Efek domino KTP menyoal hak-hak warga negara yang dibatasi juga menyentuh politik dan profesi, tidak hanya persoalan agama. Selama masa Orde Baru, seperti pada cerpen “Ode untuk Sebuah KTP” Martin Aleida (2002), dikisahkan sebuah tanda “ET” atau eks tahanan politik tercantum di KTP bagi tahanan politik yang telah mengakhiri masa tahanan. Hal itu menjadi stigma bagi mereka yang sebagian besar hanya menjadi korban.

Mereka juga kehilangan hak-hak politik dalam pemilihan umum dan organisasi massa. Beruntung, sejak masa pemerintahan Abdurahman Wahid (Gusdur) yang mengusung pluralisme tanda ET lalu dihilangkan, tetapi stigma mungkin masih berlangsung hingga era Reformasi saat ini. Saya sangat setuju dengan ungkapan Wakil Gubernur Jakarta, Basuki Cahaya Purnama (Ahok), bila seharusnya koruptor yang jelas-jelas mengisap uang rakyat juga layak diberi tanda “EK” atau eks koruptor.

Demikian juga dalam pengakuan profesi WNI harus disesuaikan dengan yang tercantum di data lembaga.
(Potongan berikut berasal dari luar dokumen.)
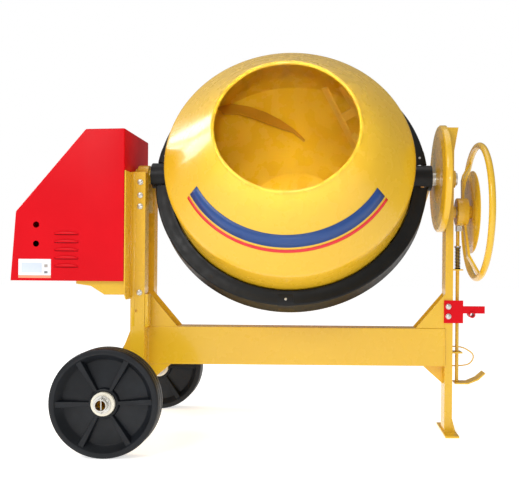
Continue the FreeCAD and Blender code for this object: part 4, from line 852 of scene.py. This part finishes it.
def makeHousing():
    print("housing")
    h = housing
    low, high = box("housing_cover")
    wall = h["wall"]
    topLeft = low.x + h["slope"]
    ridge = high.x - h["ridge"]
    outline = [(high.x, low.z), (low.x, low.z), (topLeft, h["shoulder"]), (ridge, high.z - h["crown"]),
               (high.x, high.z)]
    inside = [(high.x + 60, low.z - 60), (low.x + wall - 3, low.z - 60), (topLeft + wall, h["shoulder"]),
              (ridge + wall, high.z - h["crown"] - wall), (high.x - wall, high.z - wall),
              (high.x - wall, h["endWall"]), (high.x + 60, h["endWall"])]
    outer = prism(outline, low.y, high.y)
    folds = [e for e in outer.edges if not all(abs(v.co.z - low.z) < 1 for v in e.verts)]
    rounded(outer, h["fold"], 4, 20, folds)
    core = rounded(prism(inside, low.y + wall, high.y - wall), h["fold"] - wall, 3, 20)
    shell = carved(outer, core)
    cutter = placed(bar(h["shaftHole"], 60, 0.5, 48), along("X", (high.x - 30, 0, 993)))
    for z in h["holes"]:
        merged(cutter, placed(bar(h["holeRadius"], 20, 0.1, 36), along("Y", (h["holeX"], low.y - 10, z))))
    for i in range(h["vents"]):
        z = h["ventLow"] + h["ventPitch"] * i - 4
        merged(cutter, block((h["ventLeft"], low.y - 10, z), (h["ventRight"], low.y + 10,
                                                             z + h["ventHeight"]), 0.2))
    shell = carved(shell, cutter)
    # Each louvre is a pressed hood, closed above and open below.
    middle = (h["ventLeft"] + h["ventRight"]) / 2
    half = (h["ventRight"] - h["ventLeft"]) / 2
    for i in range(h["vents"]):
        hood = bmesh.new()
        bmesh.ops.create_uvsphere(hood, u_segments=32, v_segments=16, radius=1)
        placed(hood, Matrix.Diagonal((half + 2, 6.5, 13, 1)))
        for plane in ((0, 0, -1), (0, 1, 0)):
            bmesh.ops.bisect_plane(hood, geom=hood.verts[:] + hood.edges[:] + hood.faces[:],
                                   plane_co=(0, 0, 0), plane_no=plane, clear_outer=True)
        bmesh.ops.recalc_face_normals(hood, faces=hood.faces)
        bmesh.ops.solidify(hood, geom=hood.faces[:], thickness=1.0)
        z = h["ventLow"] + h["ventPitch"] * i - 2
        merged(shell, placed(hood, Matrix.Translation((middle, low.y + 0.3, z))))
    finish("housingShell", shell, red, ("housing_cover",), smooth=35)
    # Flanged screws hold the shell to the drive plate.
    screws = bmesh.new()
    for z in (low.z + 50, 790, 960):
        merged(screws, placed(hexBolt(10, 4, 7), along("Y", (high.x - 14, high.y, z))))
    finish("housingScrews", screws, zinc, body="frame")


def makeLabel():
    # a blank rating plate: bands of tint and two marks, with nothing to read
    low, high = box("housing_cover")
    s = label
    films = {"labelFilm": ("#F6F8FB", "#EDF1F7", (0, 1), (0, 1), 0),
             "labelTint": ("#DDE6F2", "#D3DEEC", (0.1, 0.72), (0.28, 0.8), 1),
             "labelStrip": ("#F2A583", "#EE9A76", (0, 1), (0, 0.14), 1),
             "labelMarks": ("#8E8F92", "#7C7D80", (0.8, 0.9), (0.24, 0.36), 1),
             "labelMarksHigh": ("#B9AFA8", "#A9A09A", (0.8, 0.9), (0.56, 0.72), 1)}
    width, height = s["right"] - s["left"], s["high"] - s["low"]
    for name, (ink, faded, across, up, layer) in films.items():
        front = low.y - s["film"] * (1 + layer * 0.6)
        start = (s["left"] + width * across[0], front, s["low"] + height * up[0])
        end = (s["left"] + width * across[1], low.y + 0.2, s["low"] + height * up[1])
        finish(name, block(start, end, 0.15), printedVinyl(name + "Vinyl", ink, faded), body="frame")


def makeMotor():
    print("motor")
    low, high = box("motor_body")
    fanLow, fanHigh = box("motor_fan_cover")
    radius = (fanHigh.z - fanLow.z) / 2
    z = (fanLow.z + fanHigh.z) / 2
    length = high.x - low.x
    shape = spun(eased([(12, 0), (radius - 6, 0), (radius, 6), (radius, 16), (radius - 8, 22),
                        (radius - 8, length - 22), (radius, length - 16), (radius, length - 6),
                        (radius - 6, length), (12, length)], 2), 72)
    for i in range(28):
        turn = Matrix.Rotation(math.tau * (i + 0.5) / 28, 4, "Z")
        fin = block((radius - 10, -1.5, 20), (radius - 0.5, 1.5, length - 20), 0.6)
        merged(shape, placed(fin, turn))
    placed(shape, along("X", (low.x, 0, z)))
    merged(shape, block((low.x + 40, -75, low.z), (high.x - 20, 75, low.z + 14), 3))
    merged(shape, block((low.x + 70, -50, high.z - 44), (low.x + 170, 50, high.z), 5))
    finish("motorBody", shape, grey, ("motor_body",))
    softened("motor_fan_cover", 4, 3)
    softened("motor_pulley", 1)
    softened("driven_pulley", 1)
    softened("drive_belt", 1)


hand = {"tube": 12.5, "ring": 260, "steps": 128}


def makeHandwheel():
    print("handwheel")
    low, high = box("handwheel_rim")
    centre = (low + high) / 2
    ring = [(hand["ring"] + hand["tube"] * math.cos(math.tau * i / 20),
             hand["tube"] * math.sin(math.tau * i / 20)) for i in range(20)]
    finish("handwheelRim", placed(spun(ring, hand["steps"]), along("X", centre)), yellow,
           ("handwheel_rim",), smooth=60)
    softened("handwheel_spokes", 1.6)
    low, high = box("handwheel_hub")
    length = high.x - low.x
    radius = (high.z - low.z) / 2
    start = along("X", (low.x, centre.y, centre.z))
    hub = eased([(15, 0), (radius, 0), (radius, 44), (26, 44), (26, length), (15, length)], 2.5)
    finish("handwheelHub", placed(spun(hub, 72), start), yellow, ("handwheel_hub",))
    low, high = box("handwheel_disc")
    thick = high.x - low.x
    radius = (high.z - low.z) / 2
    disc = [(15, 0), (radius - 2, 0), (radius, 1), (radius, thick - 1), (radius - 1, thick),
            (radius - 16, thick), (radius - 22, thick - 1), (62, thick - 1), (56, thick), (15, thick)]
    finish("handwheelDisc", placed(spun(disc, 96), along("X", (low.x, centre.y, centre.z))), yellow,
           ("handwheel_disc",))
    softened("handwheel_shaft", 1)
    nut = placed(hexBolt(24, 6, 20), along("X", (high.x, centre.y, centre.z)))
    finish("handwheelNut", nut, zinc, body="handwheel")
    weldRing = bmesh.new()
    for low, high in solidsOf("handwheel_spokes"):
        middle = (low + high) / 2
        away = Vector((0, middle.y - centre.y, middle.z - centre.z)).normalized()
        spot = Vector((centre.x, centre.y, centre.z)) + away * (hand["ring"] - hand["tube"] + 1)
        across = away.cross(Vector((1, 0, 0))) * 15
        merged(weldRing, weld(spot - across, spot + across, 3))
    finish("spokeWelds", weldRing, yellow, body="handwheel", smooth=80)


spring = {"wire": 3, "turns": 17, "radius": 10.4, "travel": 25}


def makeBrake():
    print("brake")
    softened("brake_pedal", 1.2)
    softened("brake_rod", 0.8)
    softened("brake_shoe", 1.5)
    softened("spring_collar", 1)
    low, high = box("brake_spring")
    centre = (low + high) / 2
    length = high.z - low.z
    points = []
    for i in range(spring["turns"] * 10 + 1):
        share = i / (spring["turns"] * 10)
        # the end turns lie flat
        rise = min(max((share - 0.08) / 0.84, 0), 1)
        turn = math.tau * spring["turns"] * share
        points.append((centre.x + spring["radius"] * math.cos(turn),
                       centre.y + spring["radius"] * math.sin(turn),
                       low.z + spring["wire"] / 2 + rise * (length - spring["wire"])))
    coil = finish("brakeSpringCoil", wire(points, spring["wire"] / 2, 8), springSteel,
                  ("brake_spring",), body="frame", smooth=80)
    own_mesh(coil)


def makeTowBracket():
    print("tow bracket")
    softened("tow_bracket", 1.6, 3)
    low = box("tow_bracket")[0]
    columnLow = box("right_column")[0]
    bead = weld((columnLow.x + 34, columnLow.y - 1, low.z + 38), (columnLow.x + 34, columnLow.y - 1,
                                                                  low.z + 66), 2.4)
    finish("towArmWeld", bead, red, body="frame", smooth=80)


def makeGears():
    for name in ("drive_pinion", "pinion_shaft", "tilt_pinion"):
        softened(name, 0.6, 1)


makeCamera()
makeStudio()
paintNodes()
makeDrum()
makeBowl()
makeDecal()
makeGuard()
makeYoke()
for name in ("front_wheel", "rear_wheel"):
    makeWheel(name)
makeAxle()
makeFrame()
makeWelds()
makeBolts()
makeHousing()
makeLabel()
makeMotor()
makeHandwheel()
makeBrake()
makeTowBracket()
makeGears()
Jadi, profesi seniman, penyair, peneliti, dan “profesi khusus” sulit atau bahkan tidak bisa dicantumkan. Selain itu, hak memiliki KTP seumur hidup bagi yang berusia di atas 60 tahun ternyata sulit diberlakukan dan masih harus mengulang lima tahun sekali.

Aneka persoalan hak-hak warga negara dalam KTP berefek domino di berbagai bidang. Kesalahan yang baru saja ditemukan dan ramai di media sosial sehingga mengejutkan siapa pun yang baru menyadari yaitu bila terdapat kesalahan peta di bagian muka kartu e-KTP. Kesalahn tersebut adalah Pulau Jawa menyatu dengan Madura, Bali, Lombok, hingga Nusa Tenggara Timur.

Sungguh hal sepele, tetapi tentu mengecewakan bagi ongkos Rp 5,6 triliun digelontorkan untuk pembuatannya, mulai dari wacana, sosialisasi, dan fungsi e-KTP yang tidak jelas selain hanya tertib administrasi. Tidak seperti negara-negara maju di Amerika Serikat dan Eropa, e-KTP merangkap untuk transaksi alat pembayaran. Lalu apa yang harus kita lakukan?

Selalu menjadi lagu lama, kita sebagai WNI hanya bisa menunggu tindak lanjut dari pemerintah dengan berbagai polemik KTP yang menggunung, mulai dari kesalahan peta hingga catatan khusus bila KTP sebagai identitas justru memarginalisasi hak-hak warga negara.